AUSTIN, Texas — The Campus Carry Policy Working Group at The University of Texas at Austin has submitted a set of 25 recommendations to President Gregory L. Fenves for implementing Senate Bill 11 (SB 11), the state’s campus carry law.
The 19-member group worked for three months. It hosted two public hearings that drew 400 people, reviewed more than 3,300 online survey responses and met weekly throughout the fall semester to produce its report. The group considered how handguns must be carried and stored, where handguns may not be carried, implementation measures and proactive measures the university should take.

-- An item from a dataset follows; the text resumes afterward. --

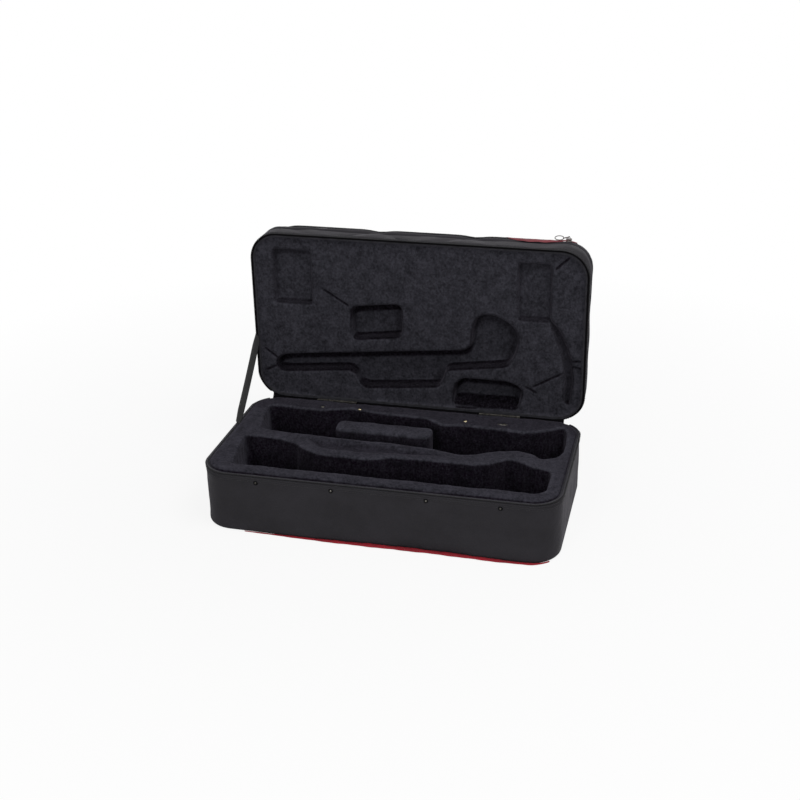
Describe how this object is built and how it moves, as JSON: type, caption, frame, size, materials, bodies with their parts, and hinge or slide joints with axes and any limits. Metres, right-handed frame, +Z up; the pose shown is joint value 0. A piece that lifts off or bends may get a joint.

“The Working Group is keenly aware of the sentiment on campus,” School of Law professor Steven Goode, who chaired the working group, said in a message to campus announcing the release of the report. “We strived to forge recommendations that will promote safety on campus in a way that complies with the law.”
Goode urged all members of the UT community to read the complete report in order to understand the issues the Working Group addressed.
Fenves will use the recommendations to develop final rules for implementing the law on campus that he will send to the University of Texas System and report to the Legislature. SB 11 gives university presidents the authority to develop campus-specific rules, although UT System regents can amend or reject them with a two-thirds vote.
“I thank Professor Goode and the Working Group for their hard work, thorough review and commitment to developing recommendations that consider UT Austin’s specific needs. I will study the report closely and decide on our policy in the near future,” Fenves said
“This week, we have heard disturbing reports about a non-university group’s efforts to simulate gun violence against members of the UT community. Such attitudes have no place at UT and they reinforce my deep concerns about SB 11 and the potential impact that handguns will have on campus,” said Fenves. “However, I have a responsibility to implement the law and will do so in a way that addresses the safety of our community.”
Among the Working Groups’ recommendations are:
License holders who carry a handgun on campus must carry it on or about their person at all times or secure it in a locked motor vehicle. Handguns — including those in backpacks and handbags — must be carried in a holster that meets specified standards.
Handguns will generally not be permitted in on-campus dormitories, where few students are older than 21 (the minimum age required for a permit) and some are younger than 18. Parents who have a license, however, will be permitted to carry a concealed handgun while visiting their children.
University employees who have a single-occupant office will be able to determine whether to allow handguns in those spaces.
Handguns will not be permitted at campus health centers, child care facilities, certain laboratories, pre-K through 12 school-sponsored activities on campus and university-sponsored campus programs for minors, among other venues. State law already prohibits them at ticketed collegiate sporting events.
The Working Group expressed deep concerns about allowing handguns in classrooms but concluded it could not recommend that handguns be banned there.
Because attending class is central to most students’ daily lives, the Working Group said that barring handguns in classrooms would have the effect of generally prohibiting students from carrying them, which is not allowed under the law. Although this could be avoided by providing gun storage lockers on campus, the Working Group rejected this as an unsafe alternative that would multiply the danger of accidental discharges on campus.
“The Working Group is aware of, and sympathetic to, the overwhelming sentiment on campus that concealed carry should not be permitted in classrooms,” the group wrote. “Every member of the Working Group — including those who are gun owners and license holders — thinks it would be best if guns were not allowed in classrooms. Nevertheless, the Working Group does not recommend that classrooms should be designated a gun-exclusion zone.”
SB 11 was passed by the Texas Legislature and signed into law by Gov. Greg Abbott during the spring. It provides that, beginning Aug. 1, 2016, people who hold handgun licenses may carry handguns, concealed, both on the grounds and in the buildings of public institutions of higher education.
S.B. 11 authorizes the president of a university to enact reasonable rules and regulations regarding the concealed carry of handguns on campus, so long as they don’t generally prohibit or have the effect of generally prohibiting license holders from carrying their concealed handguns on campus.
A second bill passed by the Legislature — the open-carry law — expressly exempts institutions of higher education. The open carry of handguns on campus remains prohibited on campus.